Cybersol's Perspective: The Overlooked Governance Layer

What most organizations overlook is that vendor risk governance is not primarily a security problem—it is a contractual and liability problem. The Seedworm incident will generate cascading contractual disputes: vendors will argue that they disclosed the breach within their contractual obligations; customers will argue that notification was delayed or incomplete; regulators will scrutinize whether disclosure timelines met statutory requirements. These disputes will be resolved through contract language, not through technical remediation. Organizations that have not embedded explicit vendor notification, forensic access, and cross-sector disclosure obligations into their agreements will find themselves in a weak negotiating position. Additionally, the incident reveals why vendor risk frameworks must integrate threat intelligence at the governance level. Organizations should require vendors to participate in threat intelligence sharing programs, maintain active monitoring of threat actor targeting patterns in their sector, and adjust their security posture based on emerging state-sponsored threats. This is not a compliance checkbox—it is a continuous governance function that must be embedded in vendor management processes and contractual SLAs.
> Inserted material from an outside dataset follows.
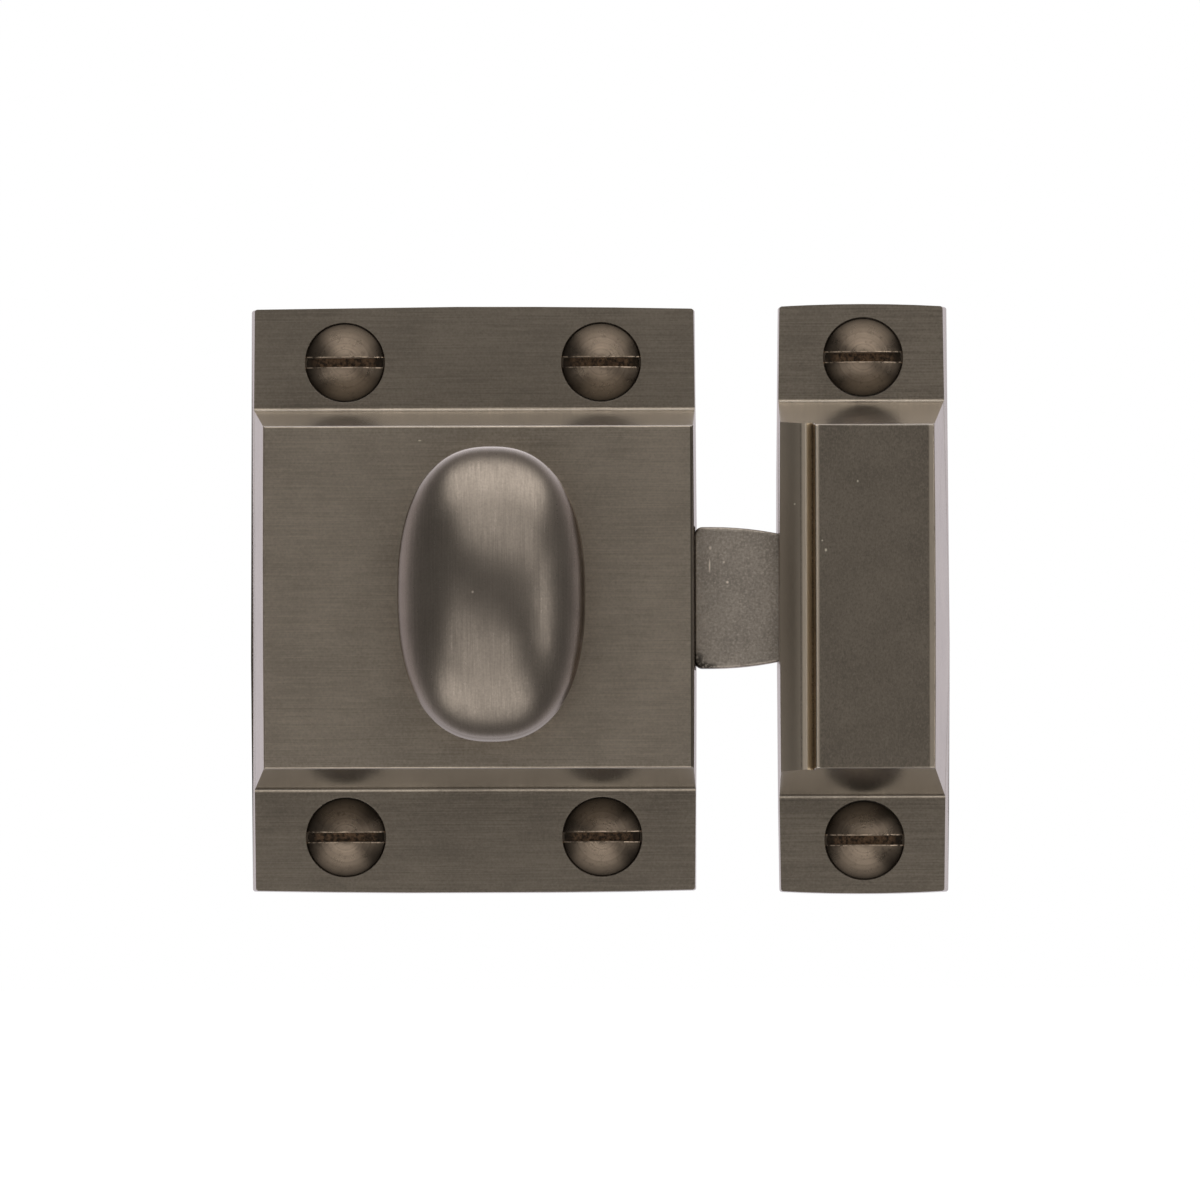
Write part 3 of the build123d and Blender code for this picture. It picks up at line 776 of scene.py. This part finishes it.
def raise_dome(spindle_x):
    """Draw the selected outline up into the dome, steep at its rim and flatter towards the middle."""
    s = sizes()
    steps, lift_steps = 60, 12
    height, share, centre = 0.0, 1.0, 0.0
    for step in range(1, steps):
        next_share = math.cos(math.pi / 2 * (step / steps) ** 1.35)
        next_height = s.knob_dome * (1 - next_share ** 2) ** (2 / 3)
        lift = s.knob_lift / lift_steps if step <= lift_steps else 0.0
        rise = next_height - height
        bpy.ops.mesh.extrude_edges_move(TRANSFORM_OT_translate={"value": (0, -rise, lift)})
        centre += lift
        scale = next_share / share
        bpy.ops.transform.resize(value=(scale, 1, scale), center_override=(spindle_x, 0, centre))
        height, share = next_height, next_share
    bpy.ops.mesh.edge_face_add()


def draw_underside(piece, spindle_x, widest):
    """Draw the turn's underside from its widest section in to the neck, and say where it ends."""
    choose_edges(piece, [widest], 1e-7)
    bpy.ops.mesh.select_mode(type="EDGE")
    depth, steps, sweep = sizes().knob_underside, 14, 56
    last = 0.0
    for step in range(1, steps + 1):
        angle = math.radians(sweep * step / steps)
        drop = depth * (math.sin(angle) - math.sin(last))
        bpy.ops.mesh.extrude_edges_move(TRANSFORM_OT_translate={"value": (0, drop, 0)})
        scale = math.cos(angle) / math.cos(last)
        bpy.ops.transform.resize(value=(scale, 1, scale), center_override=(spindle_x, 0, 0))
        last = angle
    bpy.ops.object.mode_set(mode="OBJECT")
    return widest + depth * math.sin(last)


def neck_profile(under):
    """Radius and level of the neck's, the collar's and the journal's outline."""
    collar = CASE_LOW.y - 0.1 * MM
    neck = ((4.75, 0.55), (4.15, 1.3), (3.93, 2.3), (sizes().neck_radius / MM, 3.4))
    ring = ((4.0, 1.75), (4.35, 1.52), (5.2, 1.42), (5.52, 1.15), (5.6, 0.75), (5.5, 0.25),
            (5.3, 0.0), (3.5, 0.0))
    profile = [(r * MM, under + y * MM) for r, y in neck]
    profile += [(r * MM, collar - y * MM) for r, y in ring]
    return profile + [(3.5 * MM, JOURNAL_END * MM)]


class CATCH_OT_turn(bpy.types.Operator):
    """Oval turn: a domed head drawn in from a neck"""

    bl_idname = "catch.turn"
    bl_label = "Oval turn"

    def execute(self, context):
        s = sizes()
        spindle_x = (KNOB_LOW.x + KNOB_HIGH.x) / 2
        widest = KNOB_LOW.y + s.knob_dome
        count, slack = 144, 2e-6
        outline = oval_outline(spindle_x, widest, s.knob_half_width, s.knob_half_length, count)
        piece = draw_line("oval_turn", outline)
        bpy.ops.mesh.select_all(action="SELECT")
        bpy.ops.mesh.remove_doubles(threshold=1e-6)
        bpy.ops.mesh.select_all(action="SELECT")
        raise_dome(spindle_x)
        under = draw_underside(piece, spindle_x, widest)
        # neck, collar and journal, spun round the spindle and joined to the underside
        profile = neck_profile(under)
        neck = draw_line("neck", [(spindle_x + r, y, 0) for r, y in profile])
        bpy.ops.mesh.select_all(action="SELECT")
        bpy.ops.mesh.spin(
            steps=count, angle=2 * math.pi, center=(spindle_x, 0, 0), axis=(0, 1, 0))
        bpy.ops.mesh.select_all(action="SELECT")
        bpy.ops.mesh.remove_doubles(threshold=1e-6)
        bpy.ops.object.mode_set(mode="OBJECT")
        pick(piece)
        neck.select_set(True)
        bpy.ops.object.join()
        bpy.ops.object.mode_set(mode="EDIT")
        choose_edges(piece, [under, profile[0][1]], slack)
        bpy.ops.mesh.bridge_edge_loops(number_cuts=4, interpolation="SURFACE", smoothness=0.6)
        # end of the journal, inside the case
        choose_edges(piece, [JOURNAL_END * MM], slack)
        bpy.ops.mesh.edge_face_add()
        bpy.ops.object.mode_set(mode="OBJECT")
        tidy_mesh(piece, 40)
        metal = brushed_bronze(
            "brushed_bronze_turn", finish_colours().knob, 0.31, UPWARD, UPWARD,
            tones=(1.0, 1.0), contrast=0.35, sides=(0.5, 0.68), nicks=((0.2, 0.1, 0.8, 0.8, 0.1),))
        dress(piece, metal, "knob", "bronze_turn", "turn_knob")
        return {"FINISHED"}


def screw_profile():
    """Radius and level of a wood screw's outline, from the middle of its head to its point."""
    s = sizes()
    rim = FLANGE_FRONT * MM
    r = s.head_radius
    shank, core, ridge = 1.75 * MM, 1.3 * MM, 0.42 * MM
    taper, tip = rim + 12.3 * MM, rim + 15.88 * MM
    steps = 10
    profile = []
    for step in range(steps):
        share = step / steps
        profile.append((r * share, rim - s.head_dome * (1 - share ** 2)))
    profile += [
        (r * 0.985, rim - 0.03 * MM),
        (r, rim),
        (r, rim + 0.08 * MM),
        (shank, rim + 1.7 * MM),
        (shank, rim + 4.6 * MM),
        (core, rim + 5.1 * MM),
    ]
    # ridges that stand for the thread, also over the taper of the point
    root = rim + 5.3 * MM
    while root + s.thread_pitch < tip - 0.8 * MM:
        for share, height in ((0.0, 0.0), (0.38, ridge), (0.5, ridge), (0.88, 0.0)):
            along = root + share * s.thread_pitch
            inner = core * min(1, (tip - along) / (tip - taper))
            profile.append((inner + height * min(1, inner / MM), along))
        root += s.thread_pitch
    profile.append((0.02 * MM, tip))
    return profile


def fixing_screw(name, x, z):
    """One slotted, domed, countersunk wood screw."""
    piece = draw_line(name, [(px, py, 0) for px, py in screw_profile()])
    bpy.ops.mesh.select_all(action="SELECT")
    bpy.ops.mesh.spin(steps=72, angle=2 * math.pi, center=(0, 0, 0), axis=(0, 1, 0))
    bpy.ops.mesh.select_all(action="SELECT")
    bpy.ops.mesh.remove_doubles(threshold=1e-6)
    bpy.ops.mesh.fill_holes(sides=0)
    bpy.ops.mesh.normals_make_consistent(inside=False)
    bpy.ops.object.mode_set(mode="OBJECT")
    clear_selection()
    bpy.ops.mesh.primitive_cube_add(size=1, location=(0, FLANGE_FRONT * MM - 0.45 * MM, 0))
    cutter = bpy.context.object
    cutter.scale = (9 * MM, 1.3 * MM, sizes().slot_width)
    bpy.ops.object.transform_apply(location=True, rotation=True, scale=True)
    pick(piece)
    slot = piece.modifiers.new("Slot", "BOOLEAN")
    slot.operation = "DIFFERENCE"
    slot.solver = "EXACT"
    slot.object = cutter
    bpy.ops.object.modifier_apply(modifier=slot.name)
    bpy.data.objects.remove(cutter)
    uv = piece.data.uv_layers.new(name="face_map")
    for loop in piece.data.loops:
        co = piece.data.vertices[loop.vertex_index].co
        uv.data[loop.index].uv = (co.x / MM, co.z / MM)
    soften_edges(piece, 0.05 * MM, 2, 40)
    pick(piece)
    piece.location = (x, 0, z)
    bpy.ops.object.transform_apply(location=True, rotation=False, scale=False)
    return piece


class CATCH_OT_screws(bpy.types.Operator):
    """Slotted fixing screws of the case and the keeper"""

    bl_idname = "catch.screws"
    bl_label = "Fixing screws"

    def execute(self, context):
        radius, slot = sizes().head_radius / MM, sizes().slot_width / MM
        metal = turned_bronze("turned_bronze_screws", finish_colours().screw, 0.29, radius, slot)
        for number, (x, z) in enumerate(CASE_SCREW_PLACES):
            screw = fixing_screw(f"case_screw_{number + 1}", x, z)
            dress(screw, metal, "case", "bronze_screws", "case_screws")
        for number, (x, z) in enumerate(KEEPER_SCREW_PLACES):
            screw = fixing_screw(f"keeper_screw_{number + 1}", x, z)
            dress(screw, metal, "keeper", "bronze_screws", "keeper_screws")
        return {"FINISHED"}


class CATCH_OT_inner(bpy.types.Operator):
    """Metals of the pieces inside the case"""

    bl_idname = "catch.inner"
    bl_label = "Inner pieces"

    def execute(self, context):
        brass = plain_metal("plain_brass", finish_colours().inner, 0.33)
        wire = plain_metal("spring_wire", finish_colours().wire, 0.28, 4000)
        for node in ("back_plate", "plate_screws", "spindle_washer", "cam", "cam_washer", "cam_screw"):
            NODES[node].material_slots[0].material = brass
        coil = NODES["bolt_spring"]
        coil.material_slots[0].material = wire
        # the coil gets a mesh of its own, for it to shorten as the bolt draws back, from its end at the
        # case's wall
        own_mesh(coil)
        return {"FINISHED"}


# Stage

def aimed(place, target, twist):
    """Rotation of a lamp or camera that looks at a target, twisted by an angle in degrees."""
    turn = (Vector(target) - Vector(place)).to_track_quat("-Z", "Y").to_matrix()
    return (turn @ Matrix.Rotation(math.radians(twist), 3, "Z")).to_euler()


def soft_box(name, place, target, width, height, watts, twist=0.0):
    """Area lamp that faces a target, twisted about its own middle by an angle in degrees."""
    clear_selection()
    bpy.ops.object.light_add(type="AREA", location=place)
    lamp = bpy.context.object
    lamp.name = name
    lamp.data.shape = "RECTANGLE"
    lamp.data.size = width
    lamp.data.size_y = height
    lamp.data.energy = watts
    lamp.rotation_euler = aimed(place, target, twist)
    lamp.visible_camera = False


def background_world():
    """White behind the object, grey in front of it, for the metal to show."""
    world = bpy.data.worlds.new("studio")
    bpy.context.scene.world = world
    world.use_nodes = True
    tree = world.node_tree
    surface = tree.nodes["Background"]
    depth = parts_of(tree, node_at(tree, "ShaderNodeTexCoord").outputs["Generated"])["Y"]
    seen = node_at(tree, "ShaderNodeLightPath").outputs["Is Camera Ray"]
    white, cool_white = (1.0, 1.0, 1.0), (0.98, 0.93, 1.0)
    cool = mixed(tree, spread(tree, depth, 0.05, 0.3, 0, 1), white, cool_white)
    level = mixed_values(tree, seen, spread(tree, depth, 0.05, 0.3, 0.19, 0.8), 1.0)
    tree.links.new(mixed(tree, seen, cool, white), surface.inputs["Color"])
    tree.links.new(level, surface.inputs["Strength"])


def floor_material():
    """Pale floor that glows white to the camera and hardly lights the object."""
    material = bpy.data.materials.new("pale_floor")
    material.use_nodes = True
    tree = material.node_tree
    tree.nodes.clear()
    out = node_at(tree, "ShaderNodeOutputMaterial")
    diffuse = node_at(tree, "ShaderNodeBsdfDiffuse", Color=(0.95, 0.95, 0.95, 1))
    glow = node_at(tree, "ShaderNodeEmission", Color=(1, 1, 1, 1), Strength=1.15)
    blend = node_at(tree, "ShaderNodeMixShader")
    seen = node_at(tree, "ShaderNodeLightPath").outputs["Is Camera Ray"]
    tree.links.new(spread(tree, seen, 0, 1, 0.0, 0.9), blend.inputs[0])
    tree.links.new(diffuse.outputs[0], blend.inputs[1])
    tree.links.new(glow.outputs[0], blend.inputs[2])
    tree.links.new(blend.outputs[0], out.inputs["Surface"])
    return material


class CATCH_OT_stage(bpy.types.Operator):
    """Floor, lamps, world and camera"""

    bl_idname = "catch.stage"
    bl_label = "Stage"

    def execute(self, context):
        scene = context.scene
        scene.view_settings.view_transform = "Standard"
        background_world()
        clear_selection()
        bpy.ops.mesh.primitive_plane_add(size=6, location=(0, 0, -0.07))
        floor = context.object
        floor.name = "floor"
        floor.data.materials.append(floor_material())
        bpy.ops.object.transform_apply(location=True, rotation=True, scale=True)
        # the lower boxes stand under the floor, so it shades nothing and the metal sees past it
        floor.visible_shadow = False
        floor.visible_glossy = False
        middle = Vector((0.0107, -0.01, 0.0))
        # each pair of boxes is brighter high up and low down than level with the catch
        soft_box("box_above", (0.08, -0.37, 0.665), middle, 1.4, 0.46, 3.6, -12)
        soft_box("front_above", (0.14, -0.69, 0.36), middle, 1.2, 0.30, 1.15, -16)
        soft_box("box_below", (-0.10, -0.45, -0.615), middle, 1.25, 0.42, 2.15, -12)
        soft_box("front_below", (-0.13, -0.70, -0.29), middle, 0.95, 0.34, 0.88, -16)
        soft_box("lamp_right", (0.55, -0.40, -0.06), middle, 0.14, 0.28, 0.23)
        eye, look_at = (0.0107, -1.0, -0.021), (0.01076, 0.0, 0.0)
        bpy.ops.object.camera_add(location=eye)
        camera = context.object
        camera.name = "camera"
        sensor, view_width = 36, 0.1024
        camera.data.sensor_width = sensor
        camera.data.lens = sensor / view_width
        camera.data.clip_start = 0.05
        camera.data.clip_end = 20
        camera.rotation_euler = aimed(eye, look_at, -0.15)
        scene.camera = camera
        return {"FINISHED"}


class CATCH_PT_panel(bpy.types.Panel):
    """Lists the pieces of the catch"""

    bl_label = "Cupboard catch"
    bl_idname = "CATCH_PT_panel"
    bl_space_type = "VIEW_3D"
    bl_region_type = "UI"
    bl_category = "Catch"

    def draw(self, context):
        for operator in OPERATORS:
            self.layout.operator(operator.bl_idname)
        for group in (context.scene.catch_sizes, context.scene.catch_finish):
            for name in group.__annotations__:
                self.layout.prop(group, name)


OPERATORS = (
    CATCH_OT_stage,
    CATCH_OT_case,
    CATCH_OT_keeper,
    CATCH_OT_bolt,
    CATCH_OT_turn,
    CATCH_OT_screws,
    CATCH_OT_inner,
)
CLASSES = (CatchSizes, CatchFinish, *OPERATORS, CATCH_PT_panel)


def register():
    """Add the catch's classes and the scene's properties."""
    for cls in CLASSES:
        bpy.utils.register_class(cls)
    bpy.types.Scene.catch_sizes = bpy.props.PointerProperty(type=CatchSizes)
    bpy.types.Scene.catch_finish = bpy.props.PointerProperty(type=CatchFinish)


def unregister():
    """Take the scene's properties and the catch's classes away again."""
    del bpy.types.Scene.catch_finish
    del bpy.types.Scene.catch_sizes
    for cls in reversed(CLASSES):
        bpy.utils.unregister_class(cls)


def main():
    """Build every piece and the stage."""
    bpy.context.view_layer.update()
    register()
    bpy.ops.catch.stage()
    bpy.ops.catch.case()
    bpy.ops.catch.keeper()
    bpy.ops.catch.bolt()
    bpy.ops.catch.turn()
    bpy.ops.catch.screws()
    bpy.ops.catch.inner()


if __name__ == "__main__":
    main()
Source: Security.com, "Seedworm: Iranian APT on Networks of U.S. Bank, Airport, Software Company" URL: https://www.security.com/threat-intelligence/iran-cyber-threat-activity-us

Review the original Security.com report for complete technical indicators, forensic details, and IOCs. The Seedworm campaign underscores why vendor risk governance must evolve from periodic compliance assessments to continuous, intelligence-driven oversight—particularly for vendors serving critical infrastructure, defense ecosystems, and cross-sector supply chains. Organizations should treat this incident as a governance stress test: audit your vendor contracts for notification gaps, establish forensic access rights, and implement continuous monitoring mechanisms before the next state-sponsored supply chain compromise occurs.